___ Listed entries

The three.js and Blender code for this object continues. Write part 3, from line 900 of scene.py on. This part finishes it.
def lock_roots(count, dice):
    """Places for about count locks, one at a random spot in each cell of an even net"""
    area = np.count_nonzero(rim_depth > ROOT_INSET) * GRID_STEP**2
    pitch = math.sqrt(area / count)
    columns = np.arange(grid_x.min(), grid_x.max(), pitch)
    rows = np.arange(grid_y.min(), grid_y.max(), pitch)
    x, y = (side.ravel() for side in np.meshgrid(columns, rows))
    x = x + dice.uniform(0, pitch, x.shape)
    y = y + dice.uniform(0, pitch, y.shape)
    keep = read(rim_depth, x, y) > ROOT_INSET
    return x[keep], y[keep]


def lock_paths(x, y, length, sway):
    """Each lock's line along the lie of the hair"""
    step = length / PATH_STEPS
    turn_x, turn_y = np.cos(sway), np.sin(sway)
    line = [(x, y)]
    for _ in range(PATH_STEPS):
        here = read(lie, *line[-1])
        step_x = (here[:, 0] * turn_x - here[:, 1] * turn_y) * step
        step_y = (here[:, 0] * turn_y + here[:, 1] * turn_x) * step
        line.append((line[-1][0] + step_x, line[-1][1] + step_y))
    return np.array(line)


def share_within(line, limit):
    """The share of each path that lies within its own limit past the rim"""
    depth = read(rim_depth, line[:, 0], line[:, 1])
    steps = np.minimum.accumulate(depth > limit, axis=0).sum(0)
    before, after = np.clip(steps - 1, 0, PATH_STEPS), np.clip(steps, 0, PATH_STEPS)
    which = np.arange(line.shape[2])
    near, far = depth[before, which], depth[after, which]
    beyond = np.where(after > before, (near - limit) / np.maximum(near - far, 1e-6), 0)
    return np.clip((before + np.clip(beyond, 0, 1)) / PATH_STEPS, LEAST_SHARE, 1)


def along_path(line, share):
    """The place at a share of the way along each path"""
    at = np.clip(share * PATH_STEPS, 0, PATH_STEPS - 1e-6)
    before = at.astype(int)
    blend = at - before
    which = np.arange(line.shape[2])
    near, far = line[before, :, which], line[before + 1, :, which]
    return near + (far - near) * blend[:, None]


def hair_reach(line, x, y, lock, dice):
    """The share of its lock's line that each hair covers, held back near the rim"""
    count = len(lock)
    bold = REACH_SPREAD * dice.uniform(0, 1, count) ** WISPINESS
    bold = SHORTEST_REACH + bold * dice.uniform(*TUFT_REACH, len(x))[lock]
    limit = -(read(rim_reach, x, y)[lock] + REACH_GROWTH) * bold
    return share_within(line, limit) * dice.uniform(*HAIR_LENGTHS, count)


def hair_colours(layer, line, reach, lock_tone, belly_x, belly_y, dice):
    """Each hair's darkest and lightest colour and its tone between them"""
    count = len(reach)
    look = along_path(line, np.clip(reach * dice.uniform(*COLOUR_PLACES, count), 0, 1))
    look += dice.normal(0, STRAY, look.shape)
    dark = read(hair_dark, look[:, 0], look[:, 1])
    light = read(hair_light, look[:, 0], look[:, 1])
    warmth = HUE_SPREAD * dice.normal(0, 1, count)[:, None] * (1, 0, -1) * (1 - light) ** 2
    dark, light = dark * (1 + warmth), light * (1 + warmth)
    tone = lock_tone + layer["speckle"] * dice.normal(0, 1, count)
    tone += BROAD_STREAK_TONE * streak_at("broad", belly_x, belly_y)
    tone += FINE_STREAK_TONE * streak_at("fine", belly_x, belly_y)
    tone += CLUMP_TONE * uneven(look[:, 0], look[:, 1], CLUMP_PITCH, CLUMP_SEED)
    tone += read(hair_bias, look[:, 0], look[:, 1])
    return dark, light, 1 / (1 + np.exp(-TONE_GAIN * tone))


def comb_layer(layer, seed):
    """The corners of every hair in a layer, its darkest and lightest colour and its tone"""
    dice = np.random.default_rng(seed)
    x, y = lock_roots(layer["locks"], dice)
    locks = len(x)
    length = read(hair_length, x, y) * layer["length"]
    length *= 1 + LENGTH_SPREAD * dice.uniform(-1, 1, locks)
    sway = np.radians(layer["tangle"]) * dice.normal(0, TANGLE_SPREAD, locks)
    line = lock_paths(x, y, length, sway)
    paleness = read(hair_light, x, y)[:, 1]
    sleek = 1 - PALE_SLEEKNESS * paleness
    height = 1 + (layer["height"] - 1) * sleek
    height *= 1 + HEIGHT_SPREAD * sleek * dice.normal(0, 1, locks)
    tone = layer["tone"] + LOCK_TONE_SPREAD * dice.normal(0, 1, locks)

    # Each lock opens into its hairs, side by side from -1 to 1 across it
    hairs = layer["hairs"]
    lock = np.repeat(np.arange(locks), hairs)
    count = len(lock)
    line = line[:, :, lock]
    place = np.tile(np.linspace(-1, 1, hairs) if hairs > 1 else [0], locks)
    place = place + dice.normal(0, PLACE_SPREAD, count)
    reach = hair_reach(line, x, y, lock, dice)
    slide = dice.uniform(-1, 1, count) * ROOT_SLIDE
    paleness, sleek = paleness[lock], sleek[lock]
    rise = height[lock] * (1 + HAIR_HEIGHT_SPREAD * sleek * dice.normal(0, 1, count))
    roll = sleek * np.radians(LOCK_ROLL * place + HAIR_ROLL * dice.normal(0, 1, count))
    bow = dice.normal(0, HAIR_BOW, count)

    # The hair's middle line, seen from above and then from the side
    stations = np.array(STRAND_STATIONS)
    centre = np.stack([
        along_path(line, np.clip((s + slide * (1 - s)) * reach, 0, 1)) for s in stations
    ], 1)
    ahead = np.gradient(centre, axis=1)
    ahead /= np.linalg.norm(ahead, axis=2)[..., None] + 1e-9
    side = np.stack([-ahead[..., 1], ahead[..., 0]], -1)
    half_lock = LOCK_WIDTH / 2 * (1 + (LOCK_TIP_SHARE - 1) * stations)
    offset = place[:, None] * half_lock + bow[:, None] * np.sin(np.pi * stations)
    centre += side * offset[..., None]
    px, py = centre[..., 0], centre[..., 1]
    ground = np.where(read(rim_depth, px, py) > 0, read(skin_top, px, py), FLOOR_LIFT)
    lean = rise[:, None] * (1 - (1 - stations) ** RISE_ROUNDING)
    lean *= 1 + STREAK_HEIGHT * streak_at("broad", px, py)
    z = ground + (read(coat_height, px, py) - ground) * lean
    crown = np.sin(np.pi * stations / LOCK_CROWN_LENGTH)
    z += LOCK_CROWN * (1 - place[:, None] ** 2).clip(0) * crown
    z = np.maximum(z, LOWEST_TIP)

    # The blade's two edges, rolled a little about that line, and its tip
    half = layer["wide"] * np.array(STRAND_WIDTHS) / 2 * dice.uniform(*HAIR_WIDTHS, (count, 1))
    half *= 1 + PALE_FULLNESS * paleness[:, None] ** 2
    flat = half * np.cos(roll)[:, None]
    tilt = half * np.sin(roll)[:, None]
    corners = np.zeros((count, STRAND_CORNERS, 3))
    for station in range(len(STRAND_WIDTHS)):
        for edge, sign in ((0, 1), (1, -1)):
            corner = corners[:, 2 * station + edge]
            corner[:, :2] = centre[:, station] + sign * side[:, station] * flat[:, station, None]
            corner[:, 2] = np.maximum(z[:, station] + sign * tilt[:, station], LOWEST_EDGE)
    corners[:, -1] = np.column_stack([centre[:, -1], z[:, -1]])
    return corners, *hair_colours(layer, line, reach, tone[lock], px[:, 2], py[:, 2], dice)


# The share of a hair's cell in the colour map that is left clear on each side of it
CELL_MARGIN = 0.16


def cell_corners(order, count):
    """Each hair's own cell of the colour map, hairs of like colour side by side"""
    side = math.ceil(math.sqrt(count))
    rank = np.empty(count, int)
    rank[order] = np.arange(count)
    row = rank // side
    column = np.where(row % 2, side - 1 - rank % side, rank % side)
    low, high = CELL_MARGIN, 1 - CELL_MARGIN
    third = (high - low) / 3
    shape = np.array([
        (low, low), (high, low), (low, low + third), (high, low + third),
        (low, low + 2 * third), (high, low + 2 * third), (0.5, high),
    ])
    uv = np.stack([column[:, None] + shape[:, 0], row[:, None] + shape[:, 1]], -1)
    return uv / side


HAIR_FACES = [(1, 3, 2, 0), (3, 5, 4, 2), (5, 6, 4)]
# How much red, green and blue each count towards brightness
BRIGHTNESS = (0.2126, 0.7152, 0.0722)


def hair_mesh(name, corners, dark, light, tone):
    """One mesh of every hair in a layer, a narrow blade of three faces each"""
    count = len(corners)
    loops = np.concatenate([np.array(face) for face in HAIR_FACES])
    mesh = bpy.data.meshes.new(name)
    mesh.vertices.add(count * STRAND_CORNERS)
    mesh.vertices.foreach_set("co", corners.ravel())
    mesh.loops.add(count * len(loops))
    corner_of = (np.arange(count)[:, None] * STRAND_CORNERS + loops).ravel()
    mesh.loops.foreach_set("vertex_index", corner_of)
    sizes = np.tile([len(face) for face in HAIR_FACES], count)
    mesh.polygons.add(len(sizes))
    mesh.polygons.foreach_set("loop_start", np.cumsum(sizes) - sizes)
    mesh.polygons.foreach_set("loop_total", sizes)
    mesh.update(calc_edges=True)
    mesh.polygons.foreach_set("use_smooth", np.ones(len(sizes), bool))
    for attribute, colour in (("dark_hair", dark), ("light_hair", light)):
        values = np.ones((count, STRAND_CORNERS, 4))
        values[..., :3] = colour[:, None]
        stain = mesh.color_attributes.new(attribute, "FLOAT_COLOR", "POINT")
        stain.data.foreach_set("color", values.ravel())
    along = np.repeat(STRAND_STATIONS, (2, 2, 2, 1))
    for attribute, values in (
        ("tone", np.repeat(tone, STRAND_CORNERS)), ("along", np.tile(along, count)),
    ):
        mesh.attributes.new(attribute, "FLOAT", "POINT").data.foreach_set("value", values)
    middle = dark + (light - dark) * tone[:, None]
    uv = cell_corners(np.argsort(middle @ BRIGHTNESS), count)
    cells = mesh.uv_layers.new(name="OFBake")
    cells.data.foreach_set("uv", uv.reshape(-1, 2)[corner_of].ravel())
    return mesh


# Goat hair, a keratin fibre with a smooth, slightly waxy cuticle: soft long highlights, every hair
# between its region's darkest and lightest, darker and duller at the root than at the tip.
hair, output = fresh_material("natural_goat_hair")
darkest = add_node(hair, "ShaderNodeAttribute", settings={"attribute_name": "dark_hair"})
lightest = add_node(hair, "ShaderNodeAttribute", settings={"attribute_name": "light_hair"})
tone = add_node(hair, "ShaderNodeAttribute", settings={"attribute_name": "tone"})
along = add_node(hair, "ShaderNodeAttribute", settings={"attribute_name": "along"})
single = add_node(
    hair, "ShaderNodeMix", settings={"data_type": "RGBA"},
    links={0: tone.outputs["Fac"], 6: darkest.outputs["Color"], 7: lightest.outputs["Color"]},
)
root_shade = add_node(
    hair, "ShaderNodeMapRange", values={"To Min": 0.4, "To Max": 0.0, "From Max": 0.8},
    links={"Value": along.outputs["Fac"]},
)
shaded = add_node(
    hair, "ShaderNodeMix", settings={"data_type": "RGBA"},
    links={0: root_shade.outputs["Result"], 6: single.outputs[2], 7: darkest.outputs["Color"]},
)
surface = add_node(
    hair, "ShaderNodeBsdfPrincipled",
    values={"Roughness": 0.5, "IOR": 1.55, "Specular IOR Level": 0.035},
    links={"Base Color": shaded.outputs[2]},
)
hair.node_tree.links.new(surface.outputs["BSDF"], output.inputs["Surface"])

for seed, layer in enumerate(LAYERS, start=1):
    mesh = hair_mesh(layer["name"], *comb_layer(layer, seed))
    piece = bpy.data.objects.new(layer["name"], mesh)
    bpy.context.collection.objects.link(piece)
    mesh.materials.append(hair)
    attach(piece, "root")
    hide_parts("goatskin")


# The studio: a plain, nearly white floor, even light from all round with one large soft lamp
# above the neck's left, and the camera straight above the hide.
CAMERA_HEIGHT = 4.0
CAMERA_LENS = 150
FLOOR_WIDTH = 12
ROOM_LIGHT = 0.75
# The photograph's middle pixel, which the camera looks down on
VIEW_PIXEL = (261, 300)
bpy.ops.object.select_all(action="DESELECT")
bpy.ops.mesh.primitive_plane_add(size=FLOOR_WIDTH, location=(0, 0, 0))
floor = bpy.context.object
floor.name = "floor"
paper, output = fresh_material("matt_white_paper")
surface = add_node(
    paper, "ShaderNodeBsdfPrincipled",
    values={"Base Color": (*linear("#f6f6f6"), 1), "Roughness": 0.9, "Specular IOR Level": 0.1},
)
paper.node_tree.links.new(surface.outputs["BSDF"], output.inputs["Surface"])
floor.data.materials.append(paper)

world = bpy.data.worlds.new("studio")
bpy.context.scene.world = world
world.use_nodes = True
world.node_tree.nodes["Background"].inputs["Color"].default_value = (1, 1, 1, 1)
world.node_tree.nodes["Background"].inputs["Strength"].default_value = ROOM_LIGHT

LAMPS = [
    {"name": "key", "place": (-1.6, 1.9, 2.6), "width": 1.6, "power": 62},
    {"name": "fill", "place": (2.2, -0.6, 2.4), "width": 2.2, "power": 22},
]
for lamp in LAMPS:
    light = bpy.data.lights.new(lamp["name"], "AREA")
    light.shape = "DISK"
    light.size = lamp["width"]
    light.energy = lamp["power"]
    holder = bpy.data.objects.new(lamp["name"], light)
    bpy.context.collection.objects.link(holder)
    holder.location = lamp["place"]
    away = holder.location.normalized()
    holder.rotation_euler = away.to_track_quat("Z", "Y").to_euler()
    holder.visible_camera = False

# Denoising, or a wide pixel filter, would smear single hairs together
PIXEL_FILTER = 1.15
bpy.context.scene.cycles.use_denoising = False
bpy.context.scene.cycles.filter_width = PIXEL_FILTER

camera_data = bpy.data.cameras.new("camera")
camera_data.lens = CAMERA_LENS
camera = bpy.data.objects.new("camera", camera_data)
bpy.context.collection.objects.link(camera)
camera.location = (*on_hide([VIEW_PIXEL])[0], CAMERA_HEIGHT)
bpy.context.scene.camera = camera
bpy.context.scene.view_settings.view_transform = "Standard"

______
___ Listed entries

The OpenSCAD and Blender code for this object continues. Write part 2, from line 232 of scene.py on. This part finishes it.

______
___ Listed entries

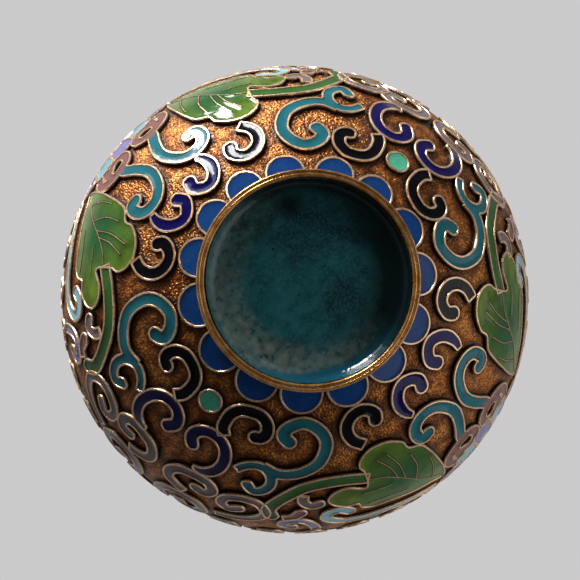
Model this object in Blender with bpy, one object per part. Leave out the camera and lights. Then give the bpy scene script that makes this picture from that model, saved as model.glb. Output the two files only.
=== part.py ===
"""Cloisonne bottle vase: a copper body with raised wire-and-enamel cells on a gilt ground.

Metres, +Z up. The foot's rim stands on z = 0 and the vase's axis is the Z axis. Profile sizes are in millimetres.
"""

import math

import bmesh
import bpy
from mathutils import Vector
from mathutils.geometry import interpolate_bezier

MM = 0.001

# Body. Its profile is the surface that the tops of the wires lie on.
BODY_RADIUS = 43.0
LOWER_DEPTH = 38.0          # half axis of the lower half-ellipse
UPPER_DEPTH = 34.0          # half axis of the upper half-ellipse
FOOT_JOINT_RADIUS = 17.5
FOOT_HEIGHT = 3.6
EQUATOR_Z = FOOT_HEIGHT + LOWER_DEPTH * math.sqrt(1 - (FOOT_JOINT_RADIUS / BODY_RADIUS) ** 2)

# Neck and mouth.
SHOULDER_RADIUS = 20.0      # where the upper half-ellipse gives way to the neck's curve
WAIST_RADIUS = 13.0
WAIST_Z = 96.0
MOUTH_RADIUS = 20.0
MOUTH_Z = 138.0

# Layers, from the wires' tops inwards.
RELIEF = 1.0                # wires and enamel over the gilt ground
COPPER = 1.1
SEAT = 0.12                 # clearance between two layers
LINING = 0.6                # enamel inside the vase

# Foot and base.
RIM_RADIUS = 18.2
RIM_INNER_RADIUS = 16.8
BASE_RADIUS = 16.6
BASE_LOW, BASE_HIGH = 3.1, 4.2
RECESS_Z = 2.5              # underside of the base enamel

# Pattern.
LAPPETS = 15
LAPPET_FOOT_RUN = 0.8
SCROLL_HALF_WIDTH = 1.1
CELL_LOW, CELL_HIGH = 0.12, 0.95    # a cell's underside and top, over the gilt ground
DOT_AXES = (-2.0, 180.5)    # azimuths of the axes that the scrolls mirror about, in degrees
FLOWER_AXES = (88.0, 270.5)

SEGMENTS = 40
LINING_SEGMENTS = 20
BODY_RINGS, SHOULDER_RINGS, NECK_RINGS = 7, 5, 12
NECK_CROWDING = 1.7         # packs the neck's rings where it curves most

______

Work required:
Using the data above, transcribe the lines that run from the line with "Model this object" to the line with "RECESS_Z = 2.5", both ends kept, and output nothing else.

Output of the task:
Model this object in Blender with bpy, one object per part. Leave out the camera and lights. Then give the bpy scene script that makes this picture from that model, saved as model.glb. Output the two files only.
=== part.py ===
"""Cloisonne bottle vase: a copper body with raised wire-and-enamel cells on a gilt ground.

Metres, +Z up. The foot's rim stands on z = 0 and the vase's axis is the Z axis. Profile sizes are in millimetres.
"""

import math

import bmesh
import bpy
from mathutils import Vector
from mathutils.geometry import interpolate_bezier

MM = 0.001

# Body. Its profile is the surface that the tops of the wires lie on.
BODY_RADIUS = 43.0
LOWER_DEPTH = 38.0          # half axis of the lower half-ellipse
UPPER_DEPTH = 34.0          # half axis of the upper half-ellipse
FOOT_JOINT_RADIUS = 17.5
FOOT_HEIGHT = 3.6
EQUATOR_Z = FOOT_HEIGHT + LOWER_DEPTH * math.sqrt(1 - (FOOT_JOINT_RADIUS / BODY_RADIUS) ** 2)

# Neck and mouth.
SHOULDER_RADIUS = 20.0      # where the upper half-ellipse gives way to the neck's curve
WAIST_RADIUS = 13.0
WAIST_Z = 96.0
MOUTH_RADIUS = 20.0
MOUTH_Z = 138.0

# Layers, from the wires' tops inwards.
RELIEF = 1.0                # wires and enamel over the gilt ground
COPPER = 1.1
SEAT = 0.12                 # clearance between two layers
LINING = 0.6                # enamel inside the vase

# Foot and base.
RIM_RADIUS = 18.2
RIM_INNER_RADIUS = 16.8
BASE_RADIUS = 16.6
BASE_LOW, BASE_HIGH = 3.1, 4.2
RECESS_Z = 2.5              # underside of the base enamel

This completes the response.